El dinero solo da la felicidad, no la inteligencia. Pero la rendida fascinación que suscitan los señores del dinero en el tiempo que nos ha tocado vivir llevaría a la creencia popular de que los mercados financieros están poblados de mentes privilegiadas y en extremo clarividentes. La prosaica realidad, en cambio, viene a demostrar que entre un tiburón de Wall Street y una sardina del Cantábrico hay muchas más similitudes que diferencias. De hecho, las únicas diferencias significativas entre ambos resultan ser de orden cuantitativo, no cualitativo. Así, la sardina común posee una memoria máxima de tres segundos. Podemos cruzarnos la mirada con ella durante horas y horas tras el cristal de un acuario. Nada importa el tiempo que hayamos compartido juntos, tres segundos después de darle la espalda nos habrá olvidado para siempre.
Bien, pues a los mercados financieros les sucede exactamente lo mismo. Pueden ser testigos y protagonistas en primera persona de diez, cien, mil quiebras con resultados catastróficos para ellos mismos. Da igual: transcurridos quince años –como máximo– ya no recordarán nada y volverán a tropezar con la misma piedra. El caso de Grecia, por ejemplo, resulta paradigmático. Tanto que su propia existencia como país independiente fue una decisión de los mercados a fin de evitar el impago de la deuda. Y es que Grecia ya estaba en quiebra técnica antes incluso de haberse constituido como nación, asunto que no deja de tener algún mérito. Ocurrió allá por 1821, cuando unos autodenominados griegos dieron en sublevarse contra el Imperio otomano del que siempre habían formado parte.
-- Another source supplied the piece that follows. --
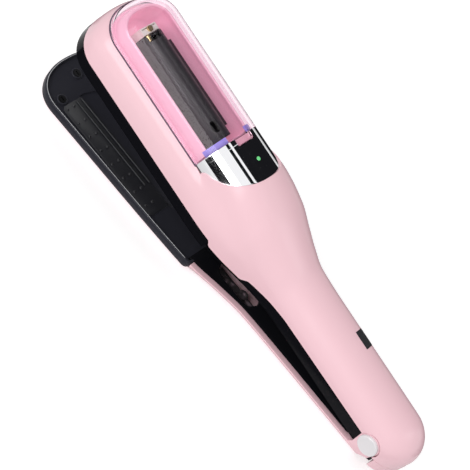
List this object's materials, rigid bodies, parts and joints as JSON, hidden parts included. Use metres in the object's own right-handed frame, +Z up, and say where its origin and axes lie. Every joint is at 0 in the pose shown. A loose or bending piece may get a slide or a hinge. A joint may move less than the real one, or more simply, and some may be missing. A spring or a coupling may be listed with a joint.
{
  "type": "split-end hair trimmer",
  "caption": "Cordless hair trimmer with a clear-covered cutting drum in a wide round head, a tapering handle and a sprung pressing arm hinged at the tail.",
  "frame": {"origin": "middle of the object's footprint, on the flat sole of the lower arm", "axes": "+X from the head's tip towards the tail, +Z up from the arm's sole, +Y to the side with the power button"},
  "size_m": [0.2551, 0.052, 0.0805],
  "materials": {
    "shell_pink": "smooth moulded, soft gloss",
    "frame_black": "high gloss",
    "cover_clear": "clear, polished",
    "tongue_pink": "gloss",
    "trim_chrome": "mirror",
    "tray_lilac": "gloss",
    "housing_black": "satin",
    "bearing_white": "satin",
    "brass_fitting": "turned",
    "blade_steel": "ground",
    "can_steel": "plated",
    "cell_sleeve": "shrink sleeve",
    "board_green": "solder mask",
    "button_black": "fine matte",
    "light_green": "frosted",
    "lamp_violet": "frosted",
    "cap_white": "gloss",
    "tray_black": "high gloss",
    "pad_black": "satin",
    "lock_metal": "dark plated"
  },
  "bodies": {
    "body": {"upper_shell": "shell_pink", "tail_piece": "shell_pink", "base_frame": "frame_black", "panel_frame": "frame_black", "trim_panel": "trim_chrome", "chamber_tray": "tray_lilac", "chamber_lamps": "lamp_violet", "cutter_housing": "housing_black", "housing_plate": "housing_black", "front_bearing": "bearing_white", "rear_bearing": "bearing_white", "bearing_screw": "brass_fitting", "drive_motor": "can_steel", "motor_mount": "housing_black", "fixed_blade": "blade_steel", "comb_plate": "blade_steel", "battery_cell": "cell_sleeve", "circuit_board": "board_green", "button_switch": "housing_black", "switch_board": "board_green", "charging_socket": "can_steel", "socket_board": "board_green", "status_light": "light_green", "light_board": "board_green", "shell_screws": "blade_steel", "hinge_pin": "blade_steel", "hinge_cap_left": "cap_white", "hinge_cap_right": "cap_white", "return_spring": "blade_steel"},
    "cover": {"window_cover": "cover_clear", "cover_tongue": "tongue_pink"},
    "drum": {"blade_roller": "blade_steel", "roller_shaft": "blade_steel", "roller_gear": "brass_fitting"},
    "pinion": {"motor_pinion": "brass_fitting"},
    "button": {"power_button": "button_black"},
    "arm": {"arm_cover": "shell_pink", "arm_tray": "tray_black", "grip_pad_left": "pad_black", "grip_pad_right": "pad_black", "tray_screws": "blade_steel", "arm_liner": "tray_black", "liner_screws": "blade_steel", "lock_rail": "lock_metal", "lock_spring": "lock_metal"},
    "slider": {"lock_slider": "lock_metal"}
  },
  "joints": [
    {"name": "arm_hinge", "type": "hinge", "parent": "body", "child": "arm", "pos_m": [0.1085, 0, 0.02], "axis": [0, 1, 0], "range_deg": [0, 8], "stiffness_Nm_per_rad": 1.2, "springref_deg": -25.78},
    {"name": "cover_hinge", "type": "hinge", "parent": "body", "child": "cover", "pos_m": [-0.12045, 0, 0.06623], "axis": [0, -1, 0], "range_deg": [0, 70]},
    {"name": "drum_spin", "type": "hinge", "parent": "body", "child": "drum", "pos_m": [-0.10299, 0, 0.04926], "axis": [0.9898, 0, -0.1426], "continuous": true},
    {"name": "pinion_spin", "type": "hinge", "parent": "body", "child": "pinion", "pos_m": [-0.03489, 0, 0.04854], "axis": [0.9898, 0, -0.1426], "continuous": true},
    {"name": "button_press", "type": "slide", "parent": "body", "child": "button", "axis": [-0.1256, -0.4741, -0.8714], "range_m": [0, 0.0006], "stiffness_N_per_m": 800, "springref_m": -0.0006},
    {"name": "lock_slide", "type": "slide", "parent": "arm", "child": "slider", "axis": [1, 0, 0], "range_m": [0, 0.003]}
  ],
  "couplings": [
    {"joint": "pinion_spin", "follows": "drum_spin", "ratio": -1.25}
  ]
}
Viendo en aquella lejana y exótica tangana una oportunidad para hacer dinero, ciertos inversores de la Bolsa de Londres se apresuraron a comprar y vender bonos de deuda griega, esto es, a especular con trozos de papel emitidos por unos desarrapados que combatían en las montañas al ejército imperial. Huelga decir que la prima de riesgo de aquellos bonos subía y bajaba en función de las victorias y derrotas militares de los rebeldes. Así las cosas, el precio de mercado comenzó a desplomarse tras una gran ofensiva turca que parecía augurar la derrota final de los independentistas. Algo que, de consumarse, hubiera llevado a una quita del cien por cien en el valor nominal de los títulos en cartera de los inversores británicos. Llegados a ese punto, y ante el riesgo cierto de un default, los tenedores de activos griegos reclamaron a la reina de Inglaterra que enviara una flota de guerra al Adriático para defender sus legítimos intereses.
Como no podía ser de otro modo, accedió la soberana. Y en la posterior batalla de Ambarino los turcos fueron derrotados, proclamándose acto seguido la independencia de Grecia. Ya solo restaba pendiente un pequeño detalle: que los griegos pagasen. Nunca ocurrió tal cosa. Jamás pagaron. De ahí que el flamante Estado griego permaneciese durante la totalidad del siglo XIX en suspensión de pagos. De hecho, Grecia lleva en suspensión de pagos desde el mismo día de su fundación. Y esas lumbreras de la banca alemana, los linces que decidieron enterrar en Atenas los millones que después tuvimos que pagarles los contribuyentes europeos con el rescate, podrían haberlo sabido si conocieran la historia. Pero lo de leer no es lo suyo. Qué cara nos está saliendo tanta y tan lerda ignorancia.